Maybe. But the fact that the FBI and BATF guys, as far as I can tell, are fictionalized characters makes me wonder how much evidence there really is. Enjoy Manhunt as a compelling cop drama, not as history.

Fox's L.A.'s Finest has moments as grim-eyed as anything in Manhunt, but they're leavened considerably by the badinage between robbery-homicide detectives Syd Burnett (Gabrielle Union, reprising a role she originated in the 2003 film Bad Boys II) and Nancy McKenna (Jessica Alba) as they crash cars and shoot perps. Everything from book clubs to the emailed photos of on-line dating candidates. ("Hey, is that a Toblerone?") Also as amusing: McKenna's teenage daughter Izzy (Sophie Reynolds), who reads woke tomes like A Feminist Guide to Female Serial Killers while brooding about the intersectionality of having a cop and a prosecutor for parents— "It's like I live in a surveillance state."

The bang-bang in L.A.'s Finest is long and loud—two car chases and two shootouts in the first 12 minutes—but it's too well-staged to complain about. And the lurid back stories of the detectives—even their secrets have secrets—keep things interesting even in the infrequent moments when nobody is being tortured or killed.

The two shows swiped from Spectrum look even better when contrasted with the authentic network fare of the week. Fox's Filthy Rich is based on a New Zealand nighttime soap of the same name that enjoys the twin distinctions of being the most expensive TV show in the country's history as well as the most-heavily subsidized, consuming $10 million (U.S.) in taxpayer money before sinking without a trace.

It seems unlikely that remaking the show as a Southern gothic, drawing heavily on the Jim and Tammy Bakker scandals of the 1980s, will make it any more successful. Kim Cattrall and a don't-quit-your-day-job supporting cast play members of a wealthy and secretly scandalous televangelist family whose secrets are exposed when the patriarch's plane crashes and three scruffily illegitimate heirs surface.
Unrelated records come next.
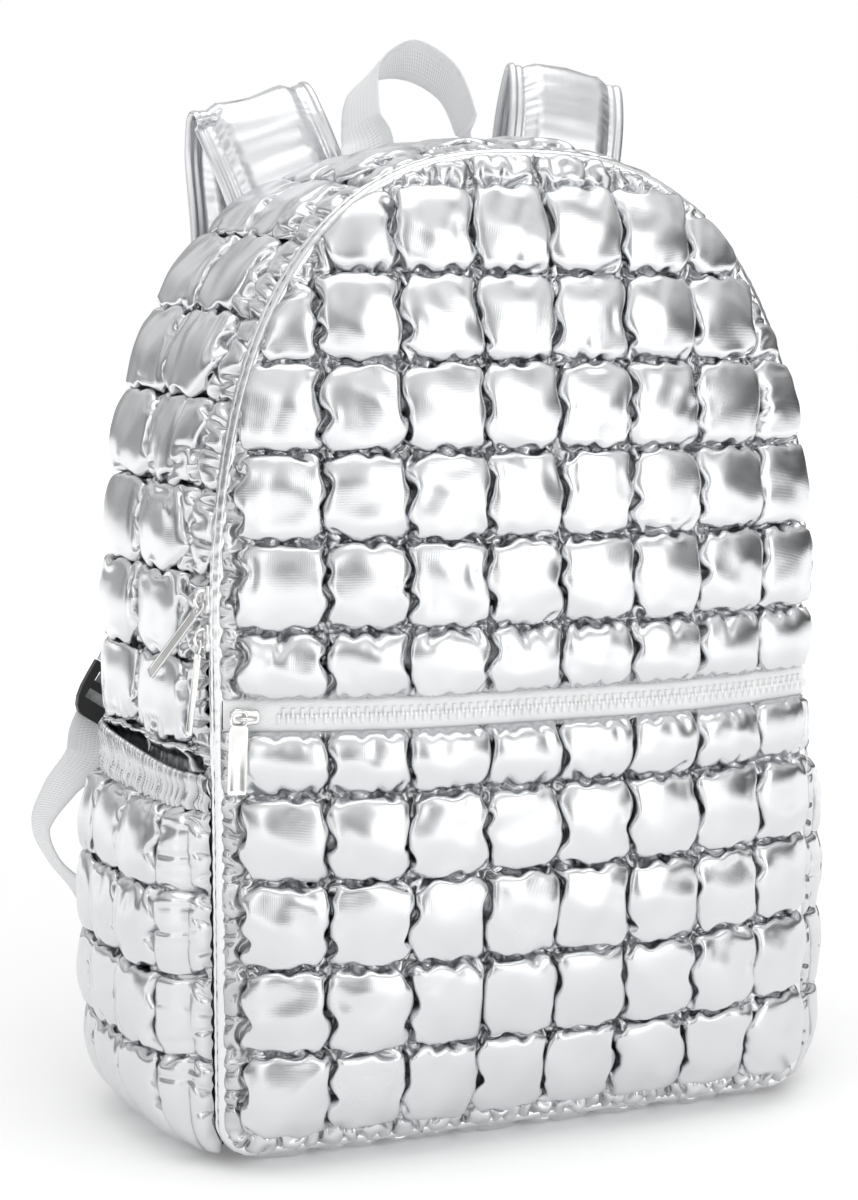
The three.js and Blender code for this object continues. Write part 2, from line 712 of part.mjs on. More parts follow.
// The handle: webbing sewn flat into the back seam at each foot, which turns edge on to the
// front as it rises and leans back at its crest.
function addHandle() {
  const seam = backFront + clearance + webbingThickness / 2;
  const table = [
    // across and up as shares of half span and rise, lean back and turn of the width in degrees
    { across: -1, up: 0, back: 0, turn: 90, tip: 0 },
    { across: -1, up: 0.24, back: 0, turn: 90, tip: 0 },
    { across: -1, up: 0.38, back: 1, turn: 60, tip: 3 },
    { across: -1.08, up: 0.52, back: 3, turn: 28, tip: 12 },
    { across: -0.85, up: 0.84, back: 12, turn: 20, tip: 32 },
    { across: 0, up: 1, back: 18, turn: 8, tip: 42 },
    { across: 0.66, up: 0.84, back: 12, turn: 4, tip: 32 },
    { across: 0.9, up: 0.52, back: 3, turn: 4, tip: 12 },
    { across: 0.96, up: 0.38, back: 1, turn: -50, tip: 3 },
    { across: 1, up: 0.24, back: 0, turn: -90, tip: 0 },
    { across: 1, up: 0, back: 0, turn: -90, tip: 0 },
  ];
  const foot = archTop - handleSew + clearance;
  const rise = handleRise + handleSew;
  const rows = table.map(({ across, up, back, turn, tip }) => {
    const angle = turn * Math.PI / 180;
    const tilt = tip * Math.PI / 180;
    return {
      place: vector(across * handleHalfSpan, seam + back, foot + up * rise),
      across: vector(Math.sin(angle), -Math.cos(angle) * Math.cos(tilt), Math.sin(tilt)),
      width: webbingWidth,
      thickness: webbingThickness,
    };
  });
  addPart('handle', loft(bandRings(rows, 32, flatSection)), colours.webbing);
}

// A shoulder strap: sewn to the top of the back, up and over a tight fold, then down behind
// the bag and outwards to its ladder lock. Both lie a little to the right at the top.
const strapPath = [
  // rise: share of the way from the sewn end to the fold; drop: share of the way from the fold
  // to the lower end; back and out: shares of the hang and the reach; tilt: degrees by which
  // the outer edge lies lower; out and tilt are given for the left and the right strap.
  { rise: 0, back: 0.03, out: [0, 0], tilt: [0, 0], width: 1 },
  { rise: 0.35, back: 0.06, out: [0.1, 0.2], tilt: [20, 12], width: 1 },
  { rise: 0.8, back: 0.3, out: [0.28, 0.33], tilt: [22, 8], width: 1 },
  { rise: 1, back: 0.62, out: [0.36, 0.36], tilt: [18, 9], width: 1 },
  { drop: 0.06, back: 0.98, out: [0.34, 0.34], tilt: [14, 7], width: 1 },
  { drop: 0.22, back: 1.08, out: [0.26, 0.28], tilt: [6, 3], width: 1 },
  { drop: 0.42, back: 1.08, out: [0.24, 0.24], tilt: [-4, -4], width: 1 },
  { drop: 0.62, back: 1, out: [0.46, 0.46], tilt: [-20, -20], width: 0.95 },
  { drop: 0.82, back: 0.85, out: [0.86, 0.86], tilt: [-30, -30], width: 0.72 },
  { drop: 1, back: 0.72, out: [1.4, 1.4], tilt: [-24, -24], width: 0.5 },
];

function addStrap(side, sign) {
  const hold = backRear + clearance + strapThickness / 2;
  const sewn = archTop - strapSewDrop;
  const fold = archTop + strapFoldRise[side];
  const which = side === 'left' ? 0 : 1;
  const rows = strapPath.map(({ rise, drop, back, out, tilt, width }) => {
    const height = rise === undefined ? fold + (strapEndHeight - fold) * drop : sewn + (fold - sewn) * rise;
    const angle = tilt[which] * Math.PI / 180;
    const shift = strapShift * (1 - (drop ?? 0));
    const x = sign * (strapSetting + out[which] * strapReach) + shift;
    return {
      place: vector(x, hold + back * strapHang, height),
      across: vector(sign * Math.cos(angle), 0, -Math.sin(angle)),
      width: Math.max(strapEndWidth, strapWidth * width),
      thickness: strapThickness,
    };
  });
  addPart(`shoulder_strap_${side}`, loft(bandRings(rows, 24, strapSection)), colours.fabric);
  return endFrame(rows);
}

// The lower end of a strap: where it is, which way it runs on, its width and its rear side.
function endFrame(rows) {
  const last = rows[rows.length - 1];
  const along = last.place.clone().sub(rows[rows.length - 2].place).normalize();
  const rear = along.clone().cross(last.across).normalize();
  if (rear.y < 0) rear.negate();
  const across = rear.clone().cross(along).normalize();
  return { place: last.place, along, across, rear };
}

function addLock(side, end) {
  const shape = new THREE.Shape();
  const half = lockWidth / 2;
  shape.moveTo(-half, -lockHeight * 0.3);
  shape.quadraticCurveTo(-half, -lockHeight, -half * 0.5, -lockHeight);
  shape.lineTo(half * 0.5, -lockHeight);
  shape.quadraticCurveTo(half, -lockHeight, half, -lockHeight * 0.3);
  shape.lineTo(half, 0);
  shape.lineTo(-half, 0);
  const slotHalf = half - lockBar;
  [lockBar, lockBar * 2 + lockSlot].forEach((from) => {
    const slot = new THREE.Path();
    slot.moveTo(-slotHalf, -from);
    slot.lineTo(slotHalf, -from);
    slot.lineTo(slotHalf, -from - lockSlot);
    slot.lineTo(-slotHalf, -from - lockSlot);
    slot.closePath();
    shape.holes.push(slot);
  });
  const frame = new THREE.ExtrudeGeometry(shape, {
    depth: lockThickness, bevelEnabled: false, curveSegments: 5,
  });
  frame.translate(0, -clearance * 2, -lockThickness / 2);
  const up = end.along.clone().negate();
  const basis = new THREE.Matrix4().makeBasis(up.clone().cross(end.rear), up, end.rear);
  frame.applyMatrix4(basis.setPosition(end.place));
  addPart(`ladder_lock_${side}`, frame, colours.black);
}

// The lower webbing: out from behind the lock in a slack bow, and back to the bottom corner.
const webbingPath = [
  // down: share of the span; out: share of the slack; back: share of the way to the back
  // panel; turn of the width in degrees, from across the back to front-to-back
  { down: 0, out: 0, back: 0, turn: 0 },
  { down: 0.09, out: 0.14, back: 0, turn: 20 },
  { down: 0.19, out: 0.62, back: 0, turn: 50 },
  { down: 0.31, out: 1, back: 0.02, turn: 78 },
  { down: 0.42, out: 0.9, back: 0.08, turn: 80 },
  { down: 0.54, out: 0.5, back: 0.2, turn: 60 },
  { down: 0.7, out: 0.15, back: 0.5, turn: 30 },
  { down: 0.86, out: 0.03, back: 0.84, turn: 8 },
  { down: 1, out: 0, back: 1, turn: 0 },
];

function addLowerWebbing(side, sign, end) {
  const stand = clearance + webbingThickness / 2;
  const behind = end.place.clone().addScaledVector(end.rear, lockThickness / 2 + stand);
  const top = behind.clone().addScaledVector(end.along, lockBar);
  const start = behind.clone().addScaledVector(end.along, lockHeight + lockBar);
  const anchorX = sign * (frontHalfWidth + backFlare - cornerRadius);
  const anchor = vector(anchorX, backRear + stand + clearance * 2, webbingAnchorHeight);
  const across = end.across.x * sign > 0 ? end.across : end.across.clone().negate();
  const rows = webbingPath.map(({ down, out, back, turn }) => {
    const angle = turn * Math.PI / 180;
    return {
      place: vector(start.x + (anchor.x - start.x) * down + sign * out * webbingSlack,
        start.y + (anchor.y - start.y) * back, start.z + (anchor.z - start.z) * down),
      across: vector(sign * Math.cos(angle), Math.sin(angle), 0),
      width: lowerWebbingWidth,
      thickness: webbingThickness,
    };
  });
  const first = { place: top, across, width: lowerWebbingWidth, thickness: webbingThickness };
  addPart(`lower_webbing_${side}`, loft(bandRings([first, ...rows], 26, flatSection)), colours.webbing);
}

addFront();
addPiping();
addFrontZip();
addMainZip();
addGusset();
addBase();
addBack();
addHandle();
for (const [side, sign] of [['left', -1], ['right', 1]]) {
  addPocket(side, sign);
  const end = addStrap(side, sign);
  addLock(side, end);
  addLowerWebbing(side, sign, end);
}

// The origin is the middle of the footprint, on the floor.
const box = new THREE.Box3().setFromObject(body);
body.position.set(-(box.min.x + box.max.x) / 2, -(box.min.y + box.max.y) / 2, 0);
body.updateMatrixWorld(true);

export default body;
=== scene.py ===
import bpy
import numpy as np
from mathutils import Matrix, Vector


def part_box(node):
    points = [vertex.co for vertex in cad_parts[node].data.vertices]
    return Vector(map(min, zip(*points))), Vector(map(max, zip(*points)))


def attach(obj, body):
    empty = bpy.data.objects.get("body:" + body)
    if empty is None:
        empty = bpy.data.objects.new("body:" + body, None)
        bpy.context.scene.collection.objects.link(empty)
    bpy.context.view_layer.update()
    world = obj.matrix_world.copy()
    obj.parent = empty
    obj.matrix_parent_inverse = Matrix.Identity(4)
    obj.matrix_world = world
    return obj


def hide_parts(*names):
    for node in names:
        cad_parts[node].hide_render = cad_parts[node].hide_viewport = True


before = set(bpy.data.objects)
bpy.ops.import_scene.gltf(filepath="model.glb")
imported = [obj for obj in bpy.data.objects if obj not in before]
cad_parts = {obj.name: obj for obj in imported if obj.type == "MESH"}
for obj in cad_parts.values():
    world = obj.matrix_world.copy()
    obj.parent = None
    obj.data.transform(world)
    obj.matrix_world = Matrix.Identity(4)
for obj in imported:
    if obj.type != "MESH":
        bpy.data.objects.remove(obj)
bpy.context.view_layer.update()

# Camera: a view from the front left, a little above the middle of the bag. All places below are in
# millimetres from the middle of the bag's body on the floor, and bag_origin takes them to the frame.
piping_box = np.array(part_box("front_piping")) * 1000
piping_middle = piping_box.mean(axis=0)
bag_origin = np.array([piping_middle[0], piping_middle[1] + 60.5, 0.0])
camera_turn, camera_rise = np.radians([-21.5, 6.6])
camera_distance = 1058.0
camera_target = bag_origin + [-24.75, -10.0, 234.2]
camera_back = np.array([np.sin(camera_turn) * np.cos(camera_rise),
                        -np.cos(camera_turn) * np.cos(camera_rise), np.sin(camera_rise)])
camera = bpy.data.objects.new("camera", bpy.data.cameras.new("camera"))
bpy.context.scene.view_settings.view_transform = "Standard"
camera.data.lens = 70.455
camera.data.sensor_width = 36.0
camera.data.clip_start = 0.05
camera.location = (camera_target + camera_back * camera_distance) / 1000
camera.rotation_euler = Vector(-camera_back).to_track_quat("-Z", "Y").to_euler()
bpy.context.collection.objects.link(camera)
bpy.context.scene.camera = camera


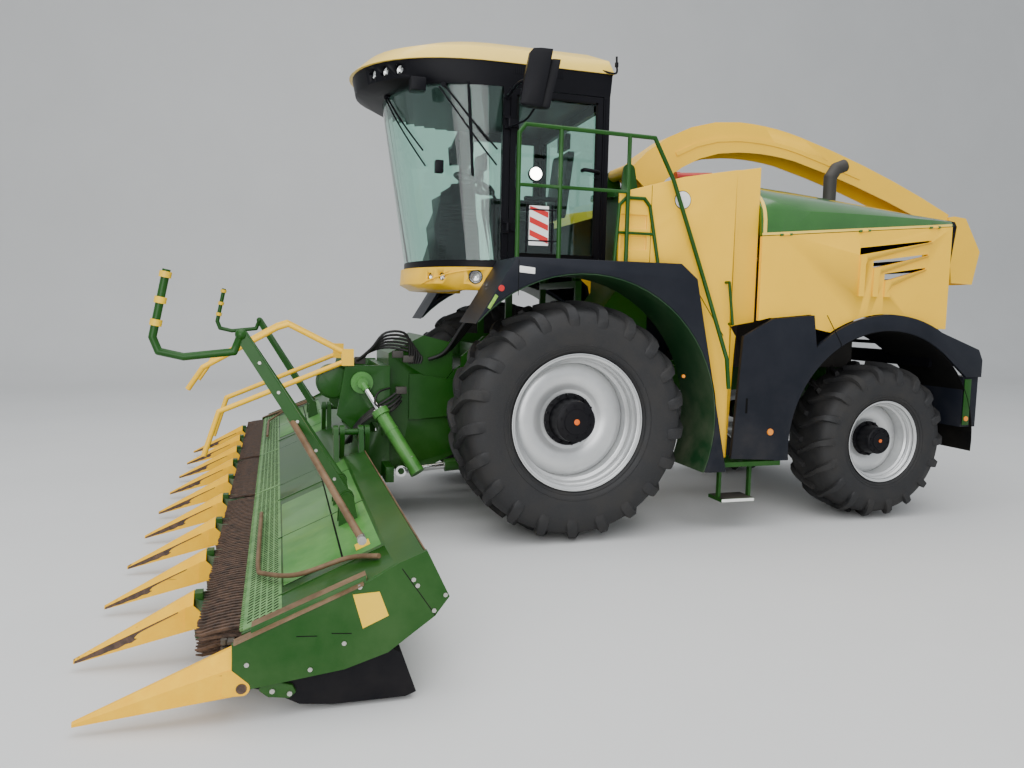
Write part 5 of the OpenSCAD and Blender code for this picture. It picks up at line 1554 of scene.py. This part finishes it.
def make_cylinders():
    rods, barrels, collars, pipes = (bmesh.new() for _ in range(4))
    for side in (1, -1):
        at = cylinder_line(side)
        add_rod(rods, at[4], at[38], 23, 20)
        add_rod(barrels, at[0], at[8], 38, 20, 34)
        for y, radius, sides in PIN_FLANGES:
            add_rod(barrels, (CYL_TOP[0], side * 541, CYL_TOP[2]), (CYL_TOP[0], side * y, CYL_TOP[2]), radius,
                    sides)
        add_rod(barrels, at[36], at[99], 57, 28)
        for first, last, radius in BARREL_RINGS:
            add_rod(barrels, at[first], at[last], radius, 28)
        add_collar_bolts(collars, at[30], at[38])
        for t in FITTINGS:
            x, y, z = at[t]
            add_rod(collars, (x, y, z), (x + 20, y, z + FITTING_TALL), 16, 10)
        (x0, y0, z0), (x1, y1, z1), (x2, y2, z2), (x3, y3, z3) = (at[t] for t in (92, 80, 46, 40))
        add_hose(pipes, [(x0 + 20, y0, z0 + 84), (x1 + 40, y1, z1 + 76), (x2 + 40, y2, z2 + 74),
                         (1400, side * 690, 1010), (1330, side * 600, 1090)], 9)
        add_hose(pipes, [(x3 + 20, y3, z3 + 84), (1540, side * 720, 1080), (1500, side * 640, 1160),
                         (1400, side * 575, 1190)], 9)
    keep_mesh(rods, "wing_cylinder_rods", chrome, "header", 40, replaced=("wing_cylinders",))
    # The barrels take the same deck green, so its painted light lies on them too.
    keep_mesh(barrels, "wing_cylinder_barrels", deck_green, "header", 35)
    keep_mesh(collars, "wing_cylinder_fittings", bare_steel, "header", 35)
    return keep_mesh(pipes, "wing_cylinder_pipes", rubber, "header", 50)


print(make_cylinders().name)


def make_cab_hose(k):
    s = k - 2
    line = [(430, 620 + 36 * s, 2010), (600, 600 + 34 * s, 1900 + 26 * s), (760, 520 + 30 * s, 1680 + 30 * s),
            (900, 440 + 26 * s, 1480 + 12 * s), (1040, 410 + 22 * s, 1430)]
    hose = make_piece(f"cab_hose_{k}", rubber, None, [(add_hose, line, 15)], 50)
    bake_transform(hose)
    return hose


print([make_cab_hose(k).name for k in range(5)])

# %% [markdown]
# Small things finish the flanks: the striped board behind the rail, the treads, the
# green ends of the bumper with an amber lamp, and red rams beside the spout.
# %% Board, treads, bumper and rams
BOARD_Y, RAM_Y = 1396, 500
BUMPER_GREEN = ((-3932, 880), (-4010, 880), (-4010, 1320), (-3932, 1320))


def make_board():
    make_piece("board", white_mark, "machine", [(add_box, (280, 1392, 2385), (440, 1400, 2690))])
    stripes = [(add_plate, ((284, z), (436, z + 60), (436, min(z + 105, 2686)), (284, z + 45)), 1399, 1401.5)
               for z in (2400, 2500, 2600)]
    make_piece("board_stripes", red_mark, "machine", stripes)
    posts = [(add_rod, (x, BOARD_Y, 2330), (x, BOARD_Y, 2700), 7, 8) for x in (250, 460)]
    ties = [(add_rod, (194, 1410, z), (464, BOARD_Y, z), 6, 8) for z in (2420, 2660)]
    return make_piece("board_frame", black_plastic, "machine", posts + ties)


def make_treads():
    plate = (add_box, (-1690, 1190, 280), (-1385, 1392, 284))
    edge = (add_box, (-1698, 1393, 252), (-1377, 1401, 278))
    make_piece("tread_plate", cast_iron, "machine", [plate])
    return make_piece("tread_edge", white_mark, "machine", [edge])


def make_bumper_ends():
    plates = [(add_plate, BUMPER_GREEN, *on_side(side, 1412, 1418)) for side in (1, -1)]
    ends = make_piece("bumper_green", green_paint, "machine", plates, 30, 0.002)
    for tag, side in SIDES:
        make_disc("bumper_marker_" + tag, (-3970, side * 1417, 942), 24, amber_lens, 9)
    return ends


def make_spout_rams():
    rams, arms = [], []
    for y in (RAM_Y, -RAM_Y):
        rams += [(add_rod, (-1300, y, 3160), (-1660, y, 3185), 42, 20),
                 (add_rod, (-1280, y, 3159), (-1320, y, 3161), 50, 20)]
        arms.append((add_rod, (-1240, y, 3040), (-1310, y, 3150), 22))
    make_piece("red_rams", red_cylinder, "machine", rams, 40)
    return make_piece("ram_arms", green_paint, "machine", arms, 40)


for made_piece in (make_board(), make_treads(), make_bumper_ends(), make_spout_rams()):
    print(made_piece.name)

# %% [markdown]
# The stage is a pale floor that curves up into a wall, and the light is a large
# soft source above, a weaker one from the camera's side, and an even sky.
# %% Stage and light
FLOOR_PROFILE = [(40, 0), (-12, 0), (-13.5, 0.25), (-14.6, 1.0), (-15.2, 2.2), (-15.5, 4), (-15.5, 18)]
FLOOR_HALF = 45


def make_stage():
    bm = bmesh.new()
    rows = [[bm.verts.new((x, y, z)) for x in (-FLOOR_HALF, FLOOR_HALF)] for y, z in FLOOR_PROFILE]
    for a, b in zip(rows, rows[1:]):
        bm.faces.new((a[0], a[1], b[1], b[0]))
    mesh = mesh_of(bm, "floor", outward=False)
    mesh.shade_smooth()
    mesh.materials.append(finish("floor_grey", (0.62, 0.62, 0.61), 0.75, dust=0.0, tone=0.02, patch=0.6))
    link_object("floor", mesh)


def make_light(name, at, size, power, towards=(0, 0, 1.5)):
    data = bpy.data.lights.new(name, "AREA")
    data.size = size
    data.energy = power
    light = link_object(name, data)
    light.location = at
    light.rotation_euler = (Vector(towards) - Vector(at)).to_track_quat("-Z", "Y").to_euler()


def make_sky(strength):
    world = bpy.data.worlds.new("sky")
    bpy.context.scene.world = world
    world.use_nodes = True
    backdrop = world.node_tree.nodes["Background"]
    backdrop.inputs["Color"].default_value = (0.86, 0.9, 0.95, 1)
    backdrop.inputs["Strength"].default_value = strength


make_stage()
make_sky(0.85)
make_light("overhead", (2, 3, 12), 14, 1500)
make_light("front_fill", (6, 12, 4.5), 9, 900)
print("stage ready")

print("pieces", len(made))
The only thing more hacky than the script is Cattrall's wayward Southern accent.

Then there's World's Funniest Animals, The CW's attempt to elevate surfing cat videos on the internet into the status of an actual TV show. Dogs skateboard! Ostriches dance! A Canadian cat tries to fiercely pounce on his own butthole, which seems metaphoric! A lemur eats a banana, which, God help us, is even less interesting than it sounds. And baby elephants wrestle teenage girls, but forget it, dude, it's not in a back seat, and only the elephants are naked.